Exponentially tilted measure. When x ↦ exp (f x) is integrable, μ.tilted f is the probability measure with density with respect to μ proportional to exp (f x). Otherwise it is 0.

Equations

• μ.tilted f = μ.withDensity fun (x : α) => ENNReal.ofReal (Real.exp (f x) / ∫ (x : α), Real.exp (f x) ∂μ)

@[simp]

theorem MeasureTheory.tilted_of_not_integrable {α : Type u_1} {mα : MeasurableSpace α} {μ : Measure α} {f : α → ℝ} (hf : ¬Integrable (fun (x : α) => Real.exp (f x)) μ) : μ.tilted f = 0

@[simp]

theorem MeasureTheory.tilted_of_not_aemeasurable {α : Type u_1} {mα : MeasurableSpace α} {μ : Measure α} {f : α → ℝ} (hf : ¬AEMeasurable f μ) : μ.tilted f = 0

@[simp]

theorem MeasureTheory.tilted_zero_measure {α : Type u_1} {mα : MeasurableSpace α} (f : α → ℝ) : Measure.tilted 0 f = 0

@[simp]

theorem MeasureTheory.tilted_const' {α : Type u_1} {mα : MeasurableSpace α} (μ : Measure α) (c : ℝ) : (μ.tilted fun (x : α) => c) = (μ Set.univ)⁻¹ • μ

theorem MeasureTheory.tilted_const {α : Type u_1} {mα : MeasurableSpace α} (μ : Measure α) [IsProbabilityMeasure μ] (c : ℝ) : (μ.tilted fun (x : α) => c) = μ

@[simp]

theorem MeasureTheory.tilted_zero' {α : Type u_1} {mα : MeasurableSpace α} (μ : Measure α) : μ.tilted 0 = (μ Set.univ)⁻¹ • μ

theorem MeasureTheory.tilted_zero {α : Type u_1} {mα : MeasurableSpace α} (μ : Measure α) [IsProbabilityMeasure μ] : μ.tilted 0 = μ

theorem MeasureTheory.tilted_congr {α : Type u_1} {mα : MeasurableSpace α} {μ : Measure α} {f g : α → ℝ} (hfg : f =ᶠ[ae μ] g) : μ.tilted f = μ.tilted g

theorem MeasureTheory.tilted_eq_withDensity_nnreal {α : Type u_1} {mα : MeasurableSpace α} (μ : Measure α) (f : α → ℝ) : μ.tilted f = μ.withDensity fun (x : α) => ↑⟨Real.exp (f x) / ∫ (x : α), Real.exp (f x) ∂μ, ⋯⟩

theorem MeasureTheory.tilted_apply' {α : Type u_1} {mα : MeasurableSpace α} (μ : Measure α) (f : α → ℝ) {s : Set α} (hs : MeasurableSet s) : (μ.tilted f) s = ∫⁻ (a : α) in s, ENNReal.ofReal (Real.exp (f a) / ∫ (x : α), Real.exp (f x) ∂μ) ∂μ

theorem MeasureTheory.tilted_apply {α : Type u_1} {mα : MeasurableSpace α} (μ : Measure α) [SFinite μ] (f : α → ℝ) (s : Set α) : (μ.tilted f) s = ∫⁻ (a : α) in s, ENNReal.ofReal (Real.exp (f a) / ∫ (x : α), Real.exp (f x) ∂μ) ∂μ

theorem MeasureTheory.tilted_apply_eq_ofReal_integral' {α : Type u_1} {mα : MeasurableSpace α} {μ : Measure α} {s : Set α} (f : α → ℝ) (hs : MeasurableSet s) : (μ.tilted f) s = ENNReal.ofReal (∫ (a : α) in s, Real.exp (f a) / ∫ (x : α), Real.exp (f x) ∂μ ∂μ)

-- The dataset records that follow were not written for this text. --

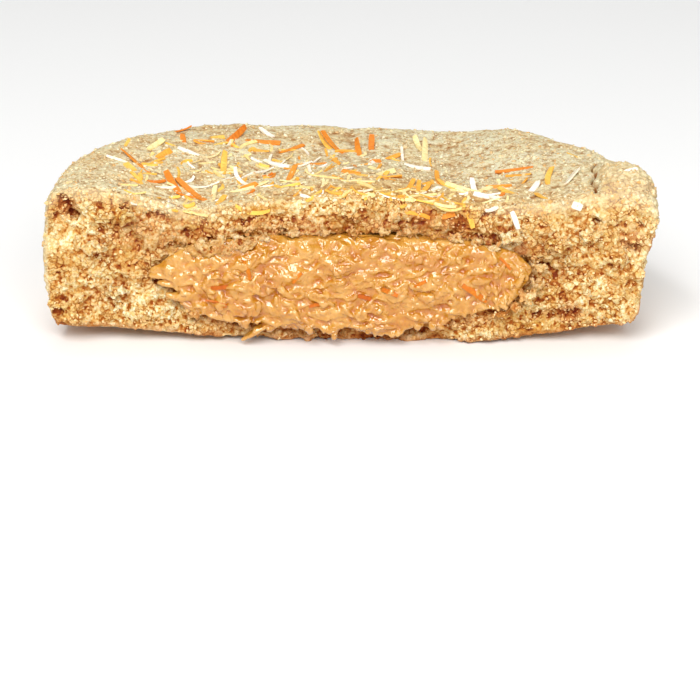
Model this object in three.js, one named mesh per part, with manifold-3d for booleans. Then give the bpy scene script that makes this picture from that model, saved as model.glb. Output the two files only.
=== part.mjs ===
// Half of a round stuffed cookie, cut straight through its middle and set down on its base.
//
// A thick soft-baked cookie is baked round a lens of cream filling. Here it is cut in two, so that
// the crumb and the filling show on the cut face. There are two solids:
//   cookie_half  the baked cookie: flat base with a rounded lower edge, upright wall, broad rolled
//                shoulder, gently uneven top, torn cut face, and the pocket that holds the filling
//   filling      half of the cream lens, which bulges out of the cut and laps over the crumb
//
// Millimetres, +Z up. The cut face looks along -Y. The origin is under the middle of the bounding
// box, on the surface that the cookie stands on.
import * as THREE from "three";
import { mergeVertices } from "three/addons/utils/BufferGeometryUtils.js";
import Module from "manifold-3d";

const wasm = await Module();
wasm.setup();

// ---- Driving dimensions ----
const RADIUS = 52.5; // plan radius of the whole cookie
const ROUNDNESS = 2.32; // power of the plan's superellipse, where 2 is a circle
const TOP = 24.8; // height of the top between its crown and its rim
const CROWN = { height: 2.5, x: 1, width: 17, depth: 24 }; // low dome that the filling pushes up
const SHOULDER = { across: 4.8, down: 4.9, fullness: 0.9 }; // rolled edge between wall and top
const LOWER_EDGE = { across: 2.6, up: 2.2 }; // rounded edge between base and wall
const BULGE = 0.5; // how far the wall swells outwards half way up
const LEAN = { left: 0.3, right: 2.6, from: 0.5 }; // how far the wall draws in below its upper half
const BASE = { flatFrom: -7, flatTo: 19, liftLeft: 3.2, liftRight: 3.6, flatDepth: 33, liftBack: 1.6 };

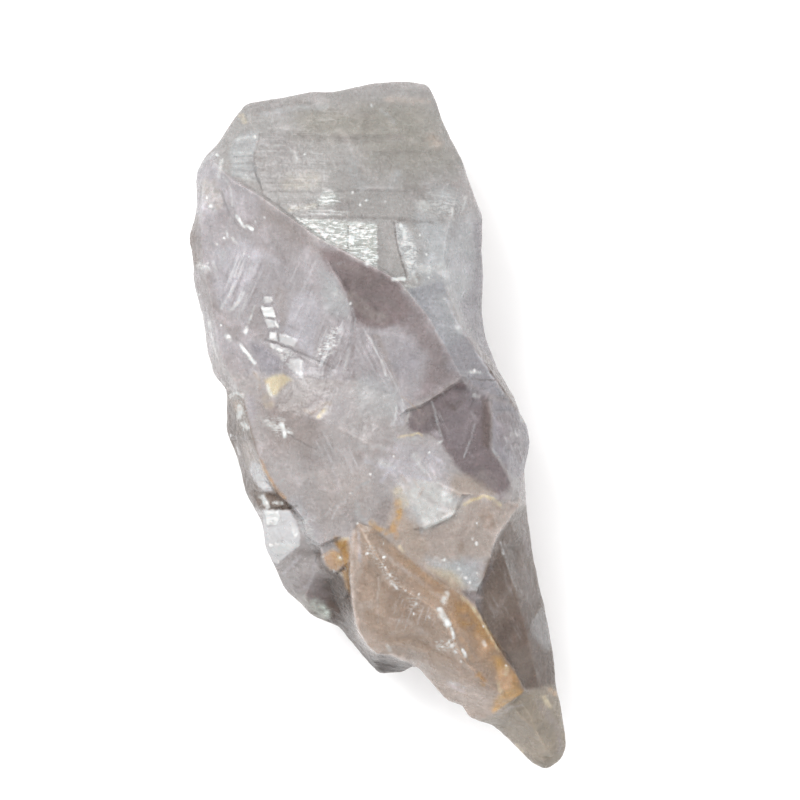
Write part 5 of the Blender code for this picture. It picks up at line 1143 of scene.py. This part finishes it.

theorem MeasureTheory.tilted_apply_eq_ofReal_integral {α : Type u_1} {mα : MeasurableSpace α} {μ : Measure α} [SFinite μ] (f : α → ℝ) (s : Set α) : (μ.tilted f) s = ENNReal.ofReal (∫ (a : α) in s, Real.exp (f a) / ∫ (x : α), Real.exp (f x) ∂μ ∂μ)

theorem MeasureTheory.isProbabilityMeasure_tilted {α : Type u_1} {mα : MeasurableSpace α} {μ : Measure α} {f : α → ℝ} [NeZero μ] (hf : Integrable (fun (x : α) => Real.exp (f x)) μ) : IsProbabilityMeasure (μ.tilted f)

instance MeasureTheory.isZeroOrProbabilityMeasure_tilted {α : Type u_1} {mα : MeasurableSpace α} {μ : Measure α} {f : α → ℝ} : IsZeroOrProbabilityMeasure (μ.tilted f)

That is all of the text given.